Adaptive Bounding Box Uncertainties via Two-Step Conformal Prediction
Alexander Timans, Christoph-Nikolas Straehle, Kaspar Sakmann, Eric Nalisnick
TL;DR
This work targets principled uncertainty quantification for multi-object detection by leveraging conformal prediction to produce per-object bounding-box intervals with guaranteed coverage at level $1-\alpha$. It introduces a two-step conformal pipeline that first constructs class-label prediction sets and then builds adaptive, per-coordinate bounding-box intervals, propagating class uncertainty to the box estimates. The method employs ensemble and quantile-based scoring (Box-Std, Box-Ens, Box-CQR) and a max-rank multiple-testing correction to maintain coverage while balancing interval width across object sizes, demonstrated on COCO, Cityscapes, and BDD100k with real-world detectors. The approach yields valid, actionable uncertainty estimates even when the detector misclassifies objects, enabling safer decisions in autonomy and robotics.
Abstract
Quantifying a model's predictive uncertainty is essential for safety-critical applications such as autonomous driving. We consider quantifying such uncertainty for multi-object detection. In particular, we leverage conformal prediction to obtain uncertainty intervals with guaranteed coverage for object bounding boxes. One challenge in doing so is that bounding box predictions are conditioned on the object's class label. Thus, we develop a novel two-step conformal approach that propagates uncertainty in predicted class labels into the uncertainty intervals of bounding boxes.
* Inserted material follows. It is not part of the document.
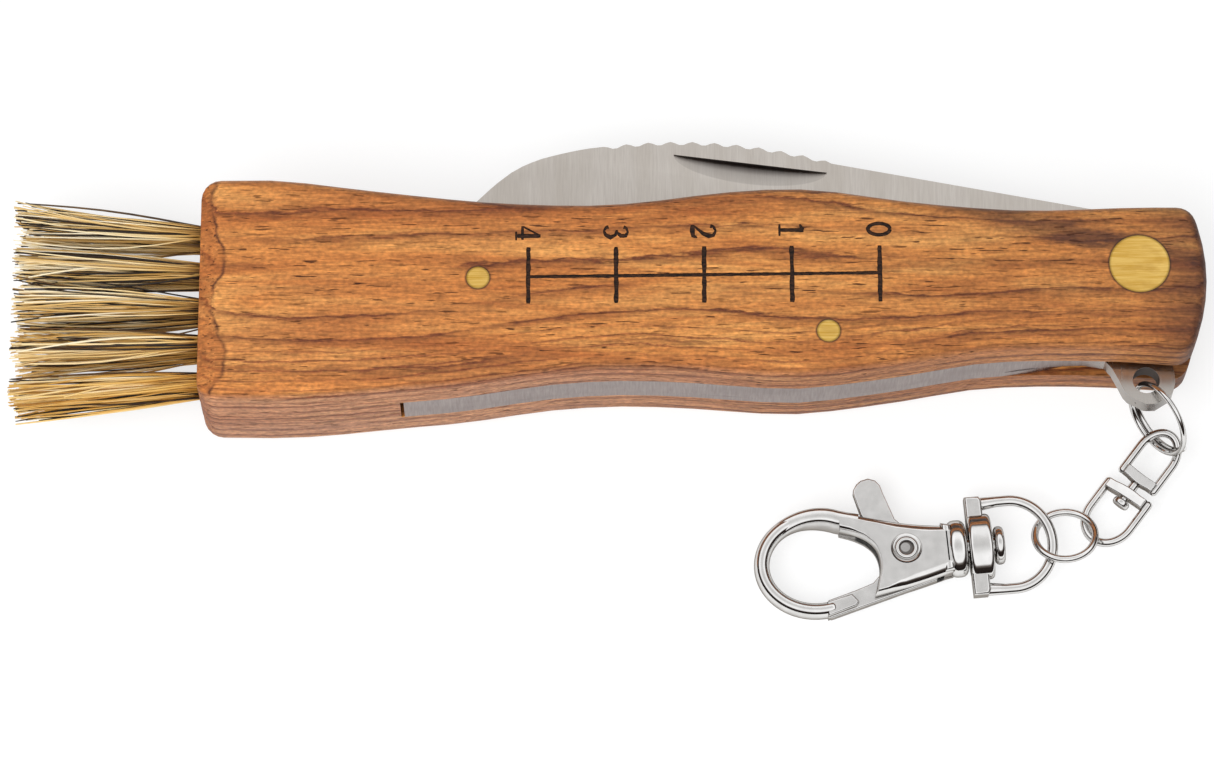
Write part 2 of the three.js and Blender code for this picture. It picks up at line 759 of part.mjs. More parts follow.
function claspBody() {
  const rim = plateRimShares.map(([x, y]) => point(x * plateReach, y * plateRise));
  const plates = roundedPlate(rim, -bodyHeight / 2, bodyHeight / 2, bodyEdgeRound, 2);
  const swing = rodAlongZ(0, 0, -bodyHeight, bodyHeight, gateReach + gateGap, 96);
  const belowCentre = block(
    new THREE.Vector3(hookCentreX - hookWidth, -2 * hookReach, -bodyHeight),
    new THREE.Vector3(0, hookCentreY - hookRise / 2, bodyHeight),
  );
  const hook = wire(hookPath(), hookHeight, hookWidth, 40, 4).subtract(swing.intersect(belowCentre));
  const headStart = eyeStart + eyeBoss + axleGap;
  const axle = rodAlongX(collarStart, headStart + axleRadius / 2, 0, 0, axleRadius, pinSides);
  const head = rodAlongX(headStart, headStart + axleRadius, 0, 0, 2 * axleRadius, pinSides);
  const channel = block(
    new THREE.Vector3(-plateReach * 0.9, -plateReach, -channelHeight / 2),
    new THREE.Vector3(collarStart - axleGap * 3, plateReach, channelHeight / 2),
  );
  const bore = rodAlongZ(0, 0, -bodyHeight, bodyHeight, rivetRadius, pinSides);
  return plates.add(hook).subtract(channel).subtract(bore)
    .add(flange(collarStart, collarEnd, collarWidth / 2))
    .add(axle)
    .add(head);
}

// Lever: a thumb tab above the rivet, and a gate that closes the hook below it.
const leverReach = 9.65;
const leverTop = 9.15;
const thumbShares = [
  [-0.088, 0.445], [-0.192, 0.79], [-0.218, 0.896], [-0.27, 0.967], [-0.353, 1], [-0.446, 0.978],
  [-0.502, 0.932], [-0.544, 0.863], [-0.549, 0.82], [-0.483, 0.523], [-0.38, 0.3], [-0.2, 0.06],
];
const armShares = [
  [-0.22, -0.15], [-0.425, -0.366], [-0.627, -0.437], [-1, -0.55], [-1, -0.81], [-0.878, -0.753],
  [0.334, -0.399], [0.35, -0.345], [0.19, -0.02], [0.17, 0.14],
];
const gateShares = [[-1, -0.575], [-0.685, -0.492], [-0.602, -0.602], [-0.64, -0.66], [-1, -0.77]];
const gateHeight = 2.3;

function claspLever() {
  const place = ([x, y]) => point(x * leverReach, y * leverTop);
  const rim = [...thumbShares, ...armShares].map(place);
  const gate = plate(gateShares.map(place), -gateHeight / 2, gateHeight / 2);
  const swing = rodAlongZ(0, 0, -bodyHeight, bodyHeight, gateReach, 96);
  const bore = rodAlongZ(0, 0, -bodyHeight, bodyHeight, rivetRadius + runningGap, pinSides);
  return plate(rim, -leverThick / 2, leverThick / 2).add(gate).intersect(swing).subtract(bore);
}

function claspRivet() {
  const seat = bodyHeight / 2;
  const roll = rivetFlange - rivetRadius;
  const cap = seat + roll * 0.42;
  const profile = [
    [0, -seat], [rivetRadius * 0.6, -seat], [rivetRadius * 0.75, -cap], [rivetFlange * 0.85, -cap],
    [rivetFlange, -seat - roll * 0.2], [rivetFlange, -seat], [rivetRadius, -seat],
    [rivetRadius, seat], [rivetFlange, seat], [rivetFlange, seat + roll * 0.2],
    [rivetFlange * 0.85, cap], [rivetRadius * 0.75, cap], [rivetRadius * 0.6, seat], [0, seat],
  ];
  return solid(turned(profile, pinSides));
}

// A bent leaf behind the lever that brings the gate back to the hook.
const leafThick = 0.35;

function leverSpring() {
  const wall = collarStart - axleGap * 4;
  const points = [
    point(wall, -rivetFlange * 0.5),
    point(wall, rivetFlange * 0.8),
    point(wall - leafThick * 2, rivetFlange * 1.05),
    point(rivetFlange * 1.4, rivetFlange * 0.95),
  ];
  const back = points.map((corner) => point(corner.x - leafThick, corner.y - leafThick)).reverse();
  return plate([...points, ...back], -leverThick / 2, leverThick / 2);
}

// Rest places of the chain's pieces: steps across the floor from the lanyard tab's hole, and heights
// above that floor.
const ringStep = [1.66, -3.67];
const ringLift = 6.34;
const ringNormal = [0.803, 0.556, -0.214];
const swivelStep = [-1.18, -10.59];
const swivelLift = 2.2;
const swivelTurnDegrees = -127.5;
const swivelDipDegrees = 6.6;
const lowerRollDegrees = 16.5;
const upperRollDegrees = -6;
const jumpStep = [-9.21, -16.56];
const jumpLift = 2.56;
const jumpNormal = [-0.076, 0.367, 0.927];
const claspStep = [-27.5, -18.65];
const claspTurnDegrees = 5;
const eyeRollDegrees = 2.1;
const degree = Math.PI / 180;

const chainPlace = ([x, y], lift) => new THREE.Vector3(tabHoleX + x, y - tabHoleDrop, lift);

// Turns a piece whose own axis is +Z so that it faces along the normal, and +X stays level.
function facing(normal) {
  const front = new THREE.Vector3(...normal).normalize();
  const side = new THREE.Vector3(0, 0, 1).cross(front).normalize().negate();
  const up = front.clone().cross(side);
  return new THREE.Quaternion().setFromRotationMatrix(new THREE.Matrix4().makeBasis(side, up, front));
}

function ringGroup() {
  const group = new THREE.Group();
  group.position.copy(chainPlace(ringStep, ringLift));
  group.quaternion.copy(facing(ringNormal));
  group.add(piece('split_ring', nickel, splitRing()));
  return group;
}

function swivelGroup() {
  const group = new THREE.Group();
  group.position.copy(chainPlace(swivelStep, swivelLift));
  group.rotation.set(0, swivelDipDegrees * degree, swivelTurnDegrees * degree, 'ZYX');
  const lower = piece('lower_swivel_link', nickel, lowerLink());
  lower.position.x = linkGap / 2;
  lower.rotation.x = lowerRollDegrees * degree;
  const upper = piece('upper_swivel_link', nickel, upperLink());
  upper.position.x = -linkGap / 2;
  upper.rotation.set(upperRollDegrees * degree, 0, Math.PI, 'XYZ');
  group.add(upper, lower);
  return group;
}

function jumpGroup() {
  const group = new THREE.Group();
  group.position.copy(chainPlace(jumpStep, jumpLift));
  group.quaternion.copy(facing(jumpNormal));
  group.add(piece('jump_ring', nickel, jumpRing()));
  return group;
}

function claspGroup() {
  const group = new THREE.Group();
  group.position.copy(chainPlace(claspStep, claspLift));
  group.rotation.z = claspTurnDegrees * degree;
  const eye = piece('clasp_eye', nickel, claspEye());
  eye.rotation.x = eyeRollDegrees * degree;
  group.add(
    eye,
    piece('clasp_body', nickel, claspBody()),
    piece('clasp_lever', nickel, claspLever()),
    piece('clasp_rivet', nickel, claspRivet()),
    piece('lever_spring', plateSteel, leverSpring()),
  );
  return group;
}

const knife = new THREE.Group();
knife.add(
  piece('handle_block', wood, handleBlock()),
  piece('rear_liner', plateSteel, liner(slotLow, springLow)),
  piece('front_liner', plateSteel, liner(springHigh, slotHigh)),
  piece('back_spring', plateSteel, backSpring()),
  piece('blade', bladeSteel, blade()),
  piece('pivot_rivet', brass, pivotRivet()),
  piece('rear_spring_pin', brass, rearPin()),
  piece('middle_spring_pin', brass, middlePin()),
  piece('rear_bristles', bristle, bristleRow(-1)),
  piece('front_bristles', bristle, bristleRow(1)),
);
for (const [side, row] of [['rear', -1], ['front', 1]]) {
  tuftPlaces(row).forEach((place, i) => {
    knife.add(piece(`${side}_tuft_anchor_${i + 1}`, plateSteel, anchorBlock(place)));
  });
}
knife.add(ringGroup(), swivelGroup(), jumpGroup(), claspGroup());

export default knife;
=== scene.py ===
# A folding mushroom knife: a hardwood handle with a brush set in its butt and a ruler burnt into its
# face, a curved blade, and a lanyard chain with a swivel clasp. Sizes are in millimetres in the text
# and in metres in the meshes. The knife lies on the rear face of its handle, and +X is the pivot end.
import math
import random

import bpy
from mathutils import Matrix, Vector


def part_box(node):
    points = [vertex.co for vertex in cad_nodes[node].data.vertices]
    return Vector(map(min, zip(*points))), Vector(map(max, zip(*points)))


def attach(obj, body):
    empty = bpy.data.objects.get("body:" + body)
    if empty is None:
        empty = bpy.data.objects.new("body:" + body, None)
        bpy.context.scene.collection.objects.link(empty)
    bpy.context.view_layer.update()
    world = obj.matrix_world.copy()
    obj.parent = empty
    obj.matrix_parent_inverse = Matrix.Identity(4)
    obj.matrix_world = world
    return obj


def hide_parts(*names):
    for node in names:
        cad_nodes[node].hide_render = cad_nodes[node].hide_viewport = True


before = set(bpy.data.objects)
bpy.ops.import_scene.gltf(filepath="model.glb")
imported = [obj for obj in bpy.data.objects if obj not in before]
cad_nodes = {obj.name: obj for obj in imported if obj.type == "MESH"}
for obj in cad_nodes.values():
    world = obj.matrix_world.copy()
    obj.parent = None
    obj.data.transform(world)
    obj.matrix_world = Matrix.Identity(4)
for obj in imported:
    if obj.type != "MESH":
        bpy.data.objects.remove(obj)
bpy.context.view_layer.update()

# The table and its light. The knife lies on a pale sheet under one wide soft lamp, with a white room
# round it. The sheet keeps the soft shadow, and metal sees a dark strip low round the room, wider in front.
MM = 0.001


def colour(code):
    """An sRGB hex code, or a plain level from 0 to 1, as the linear colour that a shader takes."""
    if not isinstance(code, str):
        return (code, code, code, 1.0)
    shares = [int(code[i : i + 2], 16) / 255 for i in (1, 3, 5)]
    linear = [c / 12.92 if c <= 0.04045 else ((c + 0.055) / 1.055) ** 2.4 for c in shares]
    return (*linear, 1.0)


def connect(node, sockets):
    """Gives sockets of a node, listed in order or by name, their values or links from other nodes."""
    for key, value in sockets.items() if isinstance(sockets, dict) else enumerate(sockets):
        if isinstance(value, bpy.types.Node):
            value = value.outputs[0]
        if isinstance(value, bpy.types.NodeSocket):
            tree.links.new(value, node.inputs[key])
        else:
            node.inputs[key].default_value = value


def add(kind, sockets=(), stops=(), **settings):
    """One node in the tree in hand, a shader's unless its kind says otherwise, with its settings, its
    sockets and, on a ramp, its (place, colour) stops."""
    made = tree.nodes.new(kind if "Node" in kind else "ShaderNode" + kind)
    for name, value in settings.items():
        setattr(made, name, value)
    connect(made, sockets)
    if stops:
        ramp = made.color_ramp.elements
        ramp[0].position, ramp[1].position = stops[0][0], stops[-1][0]
        ramp[0].color, ramp[1].color = colour(stops[0][1]), colour(stops[-1][1])
        for place, shade in stops[1:-1]:
            ramp.new(place).color = colour(shade)
    return made


def show(name, data):
    """A new object in the scene with this data."""
    made = bpy.data.objects.new(name, data)
    bpy.context.scene.collection.objects.link(made)
    return made


camera = show("camera", bpy.data.cameras.new("camera"))
camera.location = (-0.011021, -0.200015, 0.564380)
camera.rotation_euler = (math.radians(19), 0, 0)
camera.data.sensor_width = 36
camera.data.lens = 152.42
camera.data.clip_start = 0.01
bpy.context.scene.camera = camera
bpy.context.scene.view_settings.view_transform = "Standard"

SHEET_HALF = 3
CONTACT_GAP = 0.03 * MM
corners = [(x * SHEET_HALF, y * SHEET_HALF, 0) for x, y in ((-1, -1), (1, -1), (1, 1), (-1, 1))]
sheet_mesh = bpy.data.meshes.new("table_sheet")
sheet_mesh.from_pydata(corners, [], [(0, 1, 2, 3)])
table_sheet = show("table_sheet", sheet_mesh)
table_sheet.location.z = -CONTACT_GAP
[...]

This broadens the validity of our conformal coverage guarantees to include incorrectly classified objects, thus offering more actionable safety assurances. Moreover, we investigate novel ensemble and quantile regression formulations to ensure the bounding box intervals are adaptive to object size, leading to a more balanced coverage. Validating our two-step approach on real-world datasets for 2D bounding box localization, we find that desired coverage levels are satisfied with practically tight predictive uncertainty intervals.